INSTRUCTION.
Using the data beneath this instruction, retype only the lines from the one that contains "share its bough" down to the one that contains "before = set(bpy.data.objects)", both included, exactly as they appear.
[START SOURCE RECORDS]
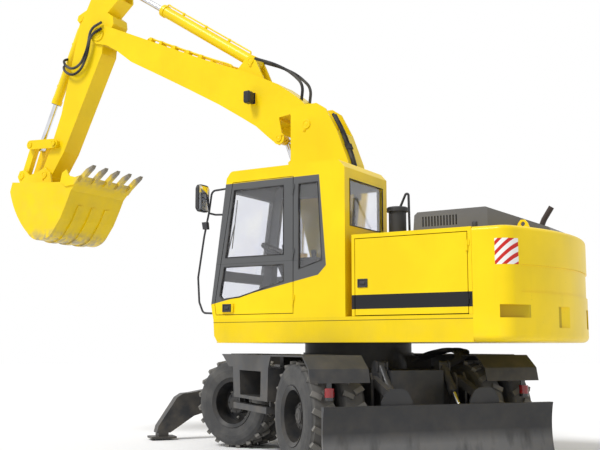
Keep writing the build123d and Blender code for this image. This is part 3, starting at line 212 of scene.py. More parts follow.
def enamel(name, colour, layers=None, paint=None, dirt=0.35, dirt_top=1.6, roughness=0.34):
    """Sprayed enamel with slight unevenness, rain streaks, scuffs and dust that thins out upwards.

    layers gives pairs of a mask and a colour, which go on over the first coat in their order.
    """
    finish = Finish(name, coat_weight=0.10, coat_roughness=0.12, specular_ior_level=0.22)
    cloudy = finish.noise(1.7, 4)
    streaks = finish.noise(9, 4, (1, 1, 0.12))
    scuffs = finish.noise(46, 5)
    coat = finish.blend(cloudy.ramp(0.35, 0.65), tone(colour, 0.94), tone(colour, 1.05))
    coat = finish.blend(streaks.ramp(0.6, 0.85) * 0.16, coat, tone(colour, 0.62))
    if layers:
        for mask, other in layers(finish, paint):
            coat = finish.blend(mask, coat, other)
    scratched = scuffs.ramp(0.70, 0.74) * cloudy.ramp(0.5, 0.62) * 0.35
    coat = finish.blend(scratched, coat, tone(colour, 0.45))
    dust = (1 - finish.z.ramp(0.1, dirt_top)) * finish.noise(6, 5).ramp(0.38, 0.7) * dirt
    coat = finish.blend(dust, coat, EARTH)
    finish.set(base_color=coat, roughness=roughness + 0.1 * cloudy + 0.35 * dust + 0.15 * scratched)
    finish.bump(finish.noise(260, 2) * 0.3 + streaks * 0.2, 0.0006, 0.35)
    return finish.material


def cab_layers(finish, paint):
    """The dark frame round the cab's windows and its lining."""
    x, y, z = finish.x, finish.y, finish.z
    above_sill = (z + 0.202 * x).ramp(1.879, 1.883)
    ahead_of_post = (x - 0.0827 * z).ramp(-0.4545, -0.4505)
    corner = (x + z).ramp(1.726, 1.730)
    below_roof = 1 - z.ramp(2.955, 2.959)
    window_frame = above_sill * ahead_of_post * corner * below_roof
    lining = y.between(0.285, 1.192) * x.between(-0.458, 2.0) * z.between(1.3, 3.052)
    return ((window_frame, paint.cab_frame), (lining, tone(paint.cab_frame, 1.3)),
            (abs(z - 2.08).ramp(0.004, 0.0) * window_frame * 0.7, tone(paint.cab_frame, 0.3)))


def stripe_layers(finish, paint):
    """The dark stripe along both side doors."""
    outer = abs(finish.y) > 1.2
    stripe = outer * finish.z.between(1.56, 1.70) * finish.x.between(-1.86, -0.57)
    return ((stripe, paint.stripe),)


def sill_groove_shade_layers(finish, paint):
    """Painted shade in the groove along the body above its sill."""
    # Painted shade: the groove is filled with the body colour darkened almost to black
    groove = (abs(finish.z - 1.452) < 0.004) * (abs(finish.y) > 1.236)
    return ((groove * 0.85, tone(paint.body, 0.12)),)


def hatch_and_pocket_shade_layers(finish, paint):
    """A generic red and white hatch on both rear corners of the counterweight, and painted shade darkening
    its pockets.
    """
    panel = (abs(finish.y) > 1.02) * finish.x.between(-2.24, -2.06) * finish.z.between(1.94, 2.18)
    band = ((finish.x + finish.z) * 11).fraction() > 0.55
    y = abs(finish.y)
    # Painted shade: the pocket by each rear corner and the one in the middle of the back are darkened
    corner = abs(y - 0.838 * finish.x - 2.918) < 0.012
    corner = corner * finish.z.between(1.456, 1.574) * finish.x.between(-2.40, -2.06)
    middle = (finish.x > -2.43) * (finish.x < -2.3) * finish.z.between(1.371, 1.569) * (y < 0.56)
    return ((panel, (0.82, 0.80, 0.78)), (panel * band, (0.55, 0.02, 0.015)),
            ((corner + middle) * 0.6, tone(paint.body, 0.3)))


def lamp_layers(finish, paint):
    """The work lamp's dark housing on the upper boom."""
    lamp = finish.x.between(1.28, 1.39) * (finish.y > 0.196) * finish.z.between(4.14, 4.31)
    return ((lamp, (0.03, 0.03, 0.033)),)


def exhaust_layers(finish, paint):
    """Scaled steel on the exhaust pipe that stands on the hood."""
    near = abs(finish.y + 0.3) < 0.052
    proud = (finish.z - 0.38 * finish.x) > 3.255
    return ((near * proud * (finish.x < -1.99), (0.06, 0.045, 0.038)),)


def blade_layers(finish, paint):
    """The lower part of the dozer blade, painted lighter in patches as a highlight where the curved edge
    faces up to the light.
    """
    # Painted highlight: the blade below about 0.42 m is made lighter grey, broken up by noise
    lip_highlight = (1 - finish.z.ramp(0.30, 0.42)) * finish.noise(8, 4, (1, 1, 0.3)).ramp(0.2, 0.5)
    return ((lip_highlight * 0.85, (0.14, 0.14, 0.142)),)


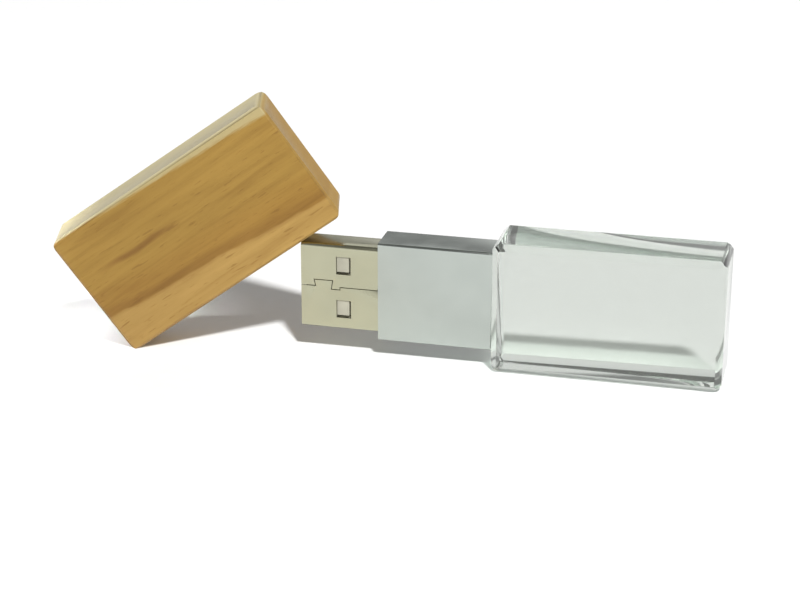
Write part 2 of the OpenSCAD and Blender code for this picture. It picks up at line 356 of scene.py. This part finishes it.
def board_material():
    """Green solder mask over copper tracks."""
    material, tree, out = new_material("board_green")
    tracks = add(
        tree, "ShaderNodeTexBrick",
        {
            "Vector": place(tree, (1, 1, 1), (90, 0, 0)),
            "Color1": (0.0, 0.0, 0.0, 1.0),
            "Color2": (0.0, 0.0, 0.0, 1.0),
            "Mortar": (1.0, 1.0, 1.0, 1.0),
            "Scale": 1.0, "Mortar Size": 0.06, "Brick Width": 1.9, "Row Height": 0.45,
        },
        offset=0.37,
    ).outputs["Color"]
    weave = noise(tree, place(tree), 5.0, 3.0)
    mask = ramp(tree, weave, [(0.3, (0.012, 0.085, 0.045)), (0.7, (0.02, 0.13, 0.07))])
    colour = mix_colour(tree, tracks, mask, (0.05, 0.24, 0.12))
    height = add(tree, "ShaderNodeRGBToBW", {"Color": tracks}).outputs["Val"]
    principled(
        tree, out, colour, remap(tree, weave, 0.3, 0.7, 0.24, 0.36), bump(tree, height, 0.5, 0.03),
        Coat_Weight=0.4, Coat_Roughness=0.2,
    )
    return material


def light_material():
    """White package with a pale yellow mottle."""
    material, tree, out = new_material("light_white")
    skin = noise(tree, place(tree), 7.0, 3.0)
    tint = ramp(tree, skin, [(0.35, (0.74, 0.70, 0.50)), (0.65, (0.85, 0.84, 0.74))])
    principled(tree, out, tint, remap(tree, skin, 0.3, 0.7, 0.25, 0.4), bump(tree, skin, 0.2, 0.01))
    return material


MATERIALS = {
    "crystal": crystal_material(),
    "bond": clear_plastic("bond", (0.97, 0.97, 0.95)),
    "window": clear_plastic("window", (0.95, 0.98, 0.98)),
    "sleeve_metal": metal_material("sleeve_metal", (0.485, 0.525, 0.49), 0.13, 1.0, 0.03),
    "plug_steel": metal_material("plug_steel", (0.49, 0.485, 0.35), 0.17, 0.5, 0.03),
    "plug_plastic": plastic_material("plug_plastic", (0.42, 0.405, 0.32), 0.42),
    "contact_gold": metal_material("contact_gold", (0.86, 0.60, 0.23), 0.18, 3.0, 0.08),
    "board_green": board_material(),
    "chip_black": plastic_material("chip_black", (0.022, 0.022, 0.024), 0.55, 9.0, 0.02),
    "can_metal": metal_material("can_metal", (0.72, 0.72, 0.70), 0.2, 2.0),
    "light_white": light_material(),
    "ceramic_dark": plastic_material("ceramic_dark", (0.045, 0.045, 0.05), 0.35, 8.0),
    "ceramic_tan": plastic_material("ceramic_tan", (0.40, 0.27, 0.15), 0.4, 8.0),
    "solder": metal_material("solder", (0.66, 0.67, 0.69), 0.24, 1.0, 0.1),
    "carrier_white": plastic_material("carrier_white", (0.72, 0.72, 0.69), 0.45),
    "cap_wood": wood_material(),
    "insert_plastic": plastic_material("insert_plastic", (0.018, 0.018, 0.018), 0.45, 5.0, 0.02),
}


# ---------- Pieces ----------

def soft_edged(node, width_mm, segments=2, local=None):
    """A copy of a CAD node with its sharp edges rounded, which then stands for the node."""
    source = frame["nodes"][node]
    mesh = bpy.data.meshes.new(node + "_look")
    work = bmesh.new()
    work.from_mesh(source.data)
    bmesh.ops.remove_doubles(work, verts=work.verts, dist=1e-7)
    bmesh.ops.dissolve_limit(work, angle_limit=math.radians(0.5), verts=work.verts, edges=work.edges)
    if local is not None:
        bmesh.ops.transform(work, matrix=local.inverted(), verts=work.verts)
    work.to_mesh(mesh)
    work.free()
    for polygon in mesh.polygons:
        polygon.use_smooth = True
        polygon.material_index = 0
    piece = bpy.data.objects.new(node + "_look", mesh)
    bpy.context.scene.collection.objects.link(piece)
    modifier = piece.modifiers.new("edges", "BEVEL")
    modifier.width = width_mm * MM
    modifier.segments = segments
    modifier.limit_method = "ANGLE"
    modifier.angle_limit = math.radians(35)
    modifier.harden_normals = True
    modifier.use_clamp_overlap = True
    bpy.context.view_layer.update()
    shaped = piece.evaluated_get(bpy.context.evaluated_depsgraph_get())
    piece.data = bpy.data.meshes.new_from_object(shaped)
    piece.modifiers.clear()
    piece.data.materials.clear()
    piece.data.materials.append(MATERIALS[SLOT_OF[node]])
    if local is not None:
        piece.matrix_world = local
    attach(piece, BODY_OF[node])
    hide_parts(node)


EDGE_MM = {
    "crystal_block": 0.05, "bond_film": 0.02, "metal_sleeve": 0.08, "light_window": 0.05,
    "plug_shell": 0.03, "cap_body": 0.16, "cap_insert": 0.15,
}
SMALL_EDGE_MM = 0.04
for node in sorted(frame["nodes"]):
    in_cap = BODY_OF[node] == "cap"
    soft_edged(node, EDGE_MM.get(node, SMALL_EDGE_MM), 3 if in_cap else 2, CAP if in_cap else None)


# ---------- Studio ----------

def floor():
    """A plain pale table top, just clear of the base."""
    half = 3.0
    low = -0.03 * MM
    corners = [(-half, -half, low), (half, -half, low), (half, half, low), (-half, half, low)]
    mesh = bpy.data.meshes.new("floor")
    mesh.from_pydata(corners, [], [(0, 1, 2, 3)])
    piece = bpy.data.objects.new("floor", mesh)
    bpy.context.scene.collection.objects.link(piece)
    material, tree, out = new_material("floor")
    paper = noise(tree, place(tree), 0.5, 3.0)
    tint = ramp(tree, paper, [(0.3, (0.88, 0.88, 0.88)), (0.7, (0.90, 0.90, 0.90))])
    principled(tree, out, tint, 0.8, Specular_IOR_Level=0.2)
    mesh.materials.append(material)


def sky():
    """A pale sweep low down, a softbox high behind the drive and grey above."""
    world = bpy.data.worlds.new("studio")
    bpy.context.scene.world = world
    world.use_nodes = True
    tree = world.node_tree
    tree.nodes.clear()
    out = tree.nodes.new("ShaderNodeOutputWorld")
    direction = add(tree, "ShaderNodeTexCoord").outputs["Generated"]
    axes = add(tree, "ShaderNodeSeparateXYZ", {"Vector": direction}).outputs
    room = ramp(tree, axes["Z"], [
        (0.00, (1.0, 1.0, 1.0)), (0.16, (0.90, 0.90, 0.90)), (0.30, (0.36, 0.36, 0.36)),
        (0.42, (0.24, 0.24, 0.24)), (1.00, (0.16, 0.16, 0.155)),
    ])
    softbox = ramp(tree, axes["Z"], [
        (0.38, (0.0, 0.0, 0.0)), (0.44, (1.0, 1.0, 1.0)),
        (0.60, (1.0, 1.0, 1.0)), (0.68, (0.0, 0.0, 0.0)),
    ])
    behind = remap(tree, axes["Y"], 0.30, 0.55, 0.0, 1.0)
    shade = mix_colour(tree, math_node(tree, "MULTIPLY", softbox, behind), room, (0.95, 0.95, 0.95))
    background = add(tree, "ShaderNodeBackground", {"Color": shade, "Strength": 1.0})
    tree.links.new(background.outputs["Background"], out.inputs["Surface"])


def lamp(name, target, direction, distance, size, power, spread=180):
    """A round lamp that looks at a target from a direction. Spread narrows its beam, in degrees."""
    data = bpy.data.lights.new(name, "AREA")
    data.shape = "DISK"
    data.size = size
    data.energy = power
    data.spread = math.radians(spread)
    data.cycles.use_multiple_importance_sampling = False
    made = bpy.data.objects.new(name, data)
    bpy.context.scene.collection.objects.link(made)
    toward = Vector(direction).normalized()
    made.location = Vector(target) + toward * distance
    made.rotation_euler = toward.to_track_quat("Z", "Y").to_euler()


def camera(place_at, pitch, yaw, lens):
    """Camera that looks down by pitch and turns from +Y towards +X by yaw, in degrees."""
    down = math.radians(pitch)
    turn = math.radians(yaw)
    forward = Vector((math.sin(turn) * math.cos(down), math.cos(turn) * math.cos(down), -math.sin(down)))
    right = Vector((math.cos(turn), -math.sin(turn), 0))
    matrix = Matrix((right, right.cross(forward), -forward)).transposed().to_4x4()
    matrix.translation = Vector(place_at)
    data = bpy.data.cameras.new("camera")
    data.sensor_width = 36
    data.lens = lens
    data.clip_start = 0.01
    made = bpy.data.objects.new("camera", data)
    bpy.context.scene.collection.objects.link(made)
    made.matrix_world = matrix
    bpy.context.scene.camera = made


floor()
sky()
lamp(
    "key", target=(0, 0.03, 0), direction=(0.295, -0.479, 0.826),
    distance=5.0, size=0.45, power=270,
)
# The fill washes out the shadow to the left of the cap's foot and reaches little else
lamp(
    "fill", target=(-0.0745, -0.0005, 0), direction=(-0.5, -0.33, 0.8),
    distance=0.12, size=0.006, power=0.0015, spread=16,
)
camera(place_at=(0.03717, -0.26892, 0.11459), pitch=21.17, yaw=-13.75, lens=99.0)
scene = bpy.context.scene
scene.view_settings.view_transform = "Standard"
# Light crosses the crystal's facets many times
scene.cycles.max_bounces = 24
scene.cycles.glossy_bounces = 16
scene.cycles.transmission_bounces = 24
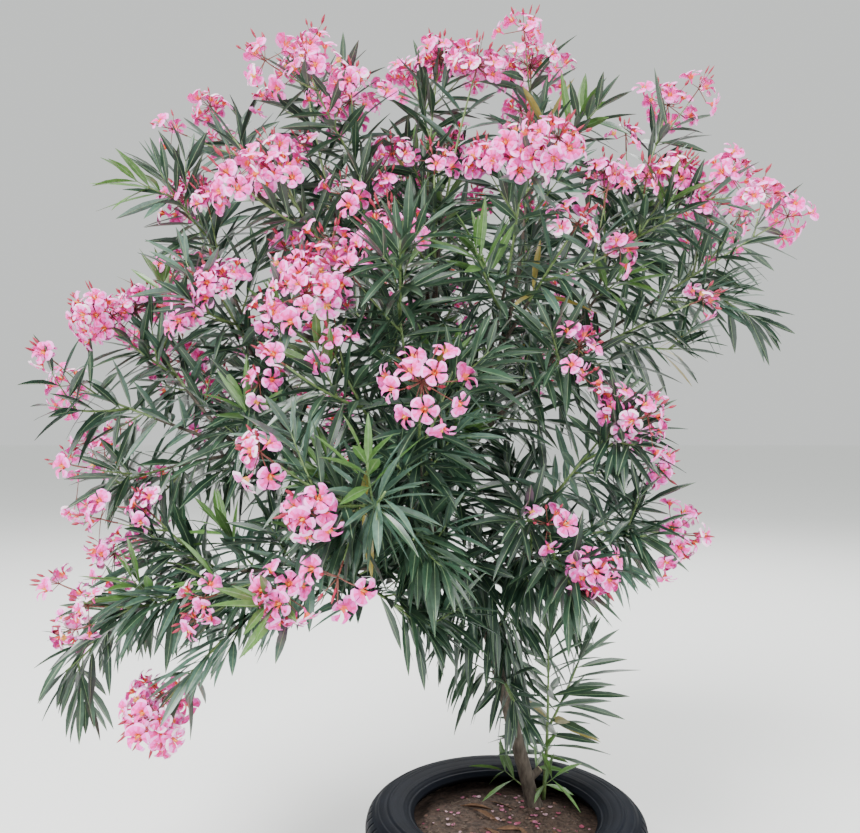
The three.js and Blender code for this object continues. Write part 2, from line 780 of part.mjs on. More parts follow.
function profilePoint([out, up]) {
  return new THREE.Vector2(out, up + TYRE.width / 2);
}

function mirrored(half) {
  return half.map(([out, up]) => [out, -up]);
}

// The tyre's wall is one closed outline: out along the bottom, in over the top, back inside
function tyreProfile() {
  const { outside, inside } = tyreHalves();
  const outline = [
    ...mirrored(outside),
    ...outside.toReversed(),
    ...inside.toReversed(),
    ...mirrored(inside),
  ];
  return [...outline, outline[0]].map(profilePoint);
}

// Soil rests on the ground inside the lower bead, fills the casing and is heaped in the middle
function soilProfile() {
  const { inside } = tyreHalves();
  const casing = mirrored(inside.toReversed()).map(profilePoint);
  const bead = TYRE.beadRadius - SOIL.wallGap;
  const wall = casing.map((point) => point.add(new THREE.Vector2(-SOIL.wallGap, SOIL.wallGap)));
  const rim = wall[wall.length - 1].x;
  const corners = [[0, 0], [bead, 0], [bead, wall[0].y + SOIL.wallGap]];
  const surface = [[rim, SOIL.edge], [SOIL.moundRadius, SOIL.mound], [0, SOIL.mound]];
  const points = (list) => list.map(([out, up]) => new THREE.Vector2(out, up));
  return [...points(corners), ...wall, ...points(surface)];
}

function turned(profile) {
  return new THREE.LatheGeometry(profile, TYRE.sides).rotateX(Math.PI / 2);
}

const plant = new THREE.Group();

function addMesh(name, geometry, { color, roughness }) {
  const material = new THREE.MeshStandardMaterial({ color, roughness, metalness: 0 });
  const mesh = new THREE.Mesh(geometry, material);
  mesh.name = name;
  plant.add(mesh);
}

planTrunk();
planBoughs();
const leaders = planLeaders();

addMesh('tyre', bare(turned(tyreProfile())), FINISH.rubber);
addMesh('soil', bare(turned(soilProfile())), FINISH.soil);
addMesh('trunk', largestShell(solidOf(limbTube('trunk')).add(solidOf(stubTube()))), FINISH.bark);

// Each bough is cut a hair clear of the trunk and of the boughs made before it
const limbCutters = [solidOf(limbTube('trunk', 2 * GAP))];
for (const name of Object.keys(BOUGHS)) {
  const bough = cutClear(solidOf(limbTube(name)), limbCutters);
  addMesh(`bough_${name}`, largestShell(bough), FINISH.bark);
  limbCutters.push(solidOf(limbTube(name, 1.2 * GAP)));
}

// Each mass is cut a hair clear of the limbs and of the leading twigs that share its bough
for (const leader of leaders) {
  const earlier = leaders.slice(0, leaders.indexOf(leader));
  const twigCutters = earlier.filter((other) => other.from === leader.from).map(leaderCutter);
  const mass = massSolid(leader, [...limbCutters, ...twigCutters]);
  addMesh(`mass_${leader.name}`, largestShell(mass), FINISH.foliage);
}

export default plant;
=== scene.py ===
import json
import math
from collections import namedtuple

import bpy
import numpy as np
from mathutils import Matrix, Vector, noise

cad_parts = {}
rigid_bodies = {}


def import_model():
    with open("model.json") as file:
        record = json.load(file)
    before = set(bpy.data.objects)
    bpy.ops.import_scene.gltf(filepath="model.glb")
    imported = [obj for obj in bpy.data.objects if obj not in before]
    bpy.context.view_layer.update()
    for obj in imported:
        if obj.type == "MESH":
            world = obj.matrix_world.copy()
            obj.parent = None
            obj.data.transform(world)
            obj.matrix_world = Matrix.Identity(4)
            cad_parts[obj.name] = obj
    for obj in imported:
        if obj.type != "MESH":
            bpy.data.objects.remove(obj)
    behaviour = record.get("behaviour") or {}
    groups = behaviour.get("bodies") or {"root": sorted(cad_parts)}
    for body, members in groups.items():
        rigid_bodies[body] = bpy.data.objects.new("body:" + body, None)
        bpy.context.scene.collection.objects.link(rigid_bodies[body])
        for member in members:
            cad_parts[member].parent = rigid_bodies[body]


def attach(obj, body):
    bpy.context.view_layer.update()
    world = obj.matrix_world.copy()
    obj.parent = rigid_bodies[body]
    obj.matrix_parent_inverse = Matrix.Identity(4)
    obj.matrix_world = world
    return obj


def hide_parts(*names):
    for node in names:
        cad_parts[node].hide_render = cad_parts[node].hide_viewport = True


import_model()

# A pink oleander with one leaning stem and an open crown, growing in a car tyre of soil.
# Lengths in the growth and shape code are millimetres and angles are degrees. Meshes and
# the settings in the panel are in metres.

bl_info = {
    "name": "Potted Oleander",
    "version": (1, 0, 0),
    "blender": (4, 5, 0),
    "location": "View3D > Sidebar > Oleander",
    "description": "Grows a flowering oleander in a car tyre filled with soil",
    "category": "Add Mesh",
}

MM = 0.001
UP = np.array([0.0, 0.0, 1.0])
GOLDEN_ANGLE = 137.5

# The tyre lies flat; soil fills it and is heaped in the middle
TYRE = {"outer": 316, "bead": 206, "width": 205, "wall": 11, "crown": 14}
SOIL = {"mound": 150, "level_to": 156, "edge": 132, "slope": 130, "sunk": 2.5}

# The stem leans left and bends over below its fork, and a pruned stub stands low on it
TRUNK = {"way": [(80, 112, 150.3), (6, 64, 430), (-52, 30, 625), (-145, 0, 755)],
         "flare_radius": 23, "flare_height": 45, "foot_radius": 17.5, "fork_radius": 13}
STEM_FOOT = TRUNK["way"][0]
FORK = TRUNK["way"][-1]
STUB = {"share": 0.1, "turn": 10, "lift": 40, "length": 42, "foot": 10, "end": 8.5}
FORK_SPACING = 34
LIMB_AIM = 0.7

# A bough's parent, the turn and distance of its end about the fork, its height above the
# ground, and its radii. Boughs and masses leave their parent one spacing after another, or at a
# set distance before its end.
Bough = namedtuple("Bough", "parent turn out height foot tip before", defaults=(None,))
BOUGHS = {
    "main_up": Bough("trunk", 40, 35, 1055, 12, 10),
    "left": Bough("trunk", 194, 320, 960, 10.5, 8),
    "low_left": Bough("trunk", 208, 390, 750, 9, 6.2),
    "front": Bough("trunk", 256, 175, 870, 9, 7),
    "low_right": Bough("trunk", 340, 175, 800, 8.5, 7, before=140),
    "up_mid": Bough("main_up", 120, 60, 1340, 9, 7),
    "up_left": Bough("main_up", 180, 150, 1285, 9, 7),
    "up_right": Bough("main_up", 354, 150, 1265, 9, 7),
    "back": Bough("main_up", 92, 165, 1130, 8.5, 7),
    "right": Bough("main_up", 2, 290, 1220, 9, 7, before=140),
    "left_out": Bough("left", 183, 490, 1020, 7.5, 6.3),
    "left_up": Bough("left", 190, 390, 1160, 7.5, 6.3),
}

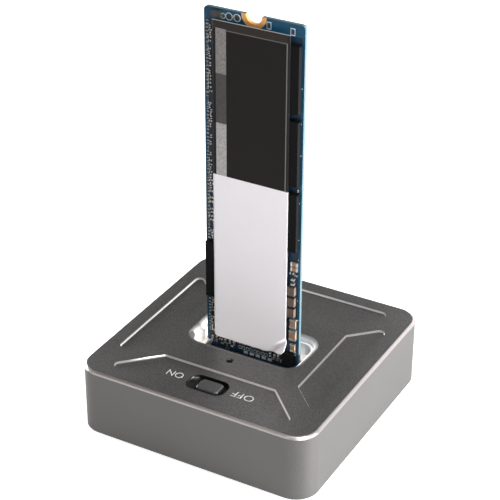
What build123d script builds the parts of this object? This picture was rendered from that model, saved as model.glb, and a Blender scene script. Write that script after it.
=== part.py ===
[END SOURCE RECORDS]
ANSWER TO THE PROBLEM.
// Each mass is cut a hair clear of the limbs and of the leading twigs that share its bough
for (const leader of leaders) {
  const earlier = leaders.slice(0, leaders.indexOf(leader));
  const twigCutters = earlier.filter((other) => other.from === leader.from).map(leaderCutter);
  const mass = massSolid(leader, [...limbCutters, ...twigCutters]);
  addMesh(`mass_${leader.name}`, largestShell(mass), FINISH.foliage);
}

export default plant;
=== scene.py ===
import json
import math
from collections import namedtuple

import bpy
import numpy as np
from mathutils import Matrix, Vector, noise

cad_parts = {}
rigid_bodies = {}


def import_model():
    with open("model.json") as file:
        record = json.load(file)
    before = set(bpy.data.objects)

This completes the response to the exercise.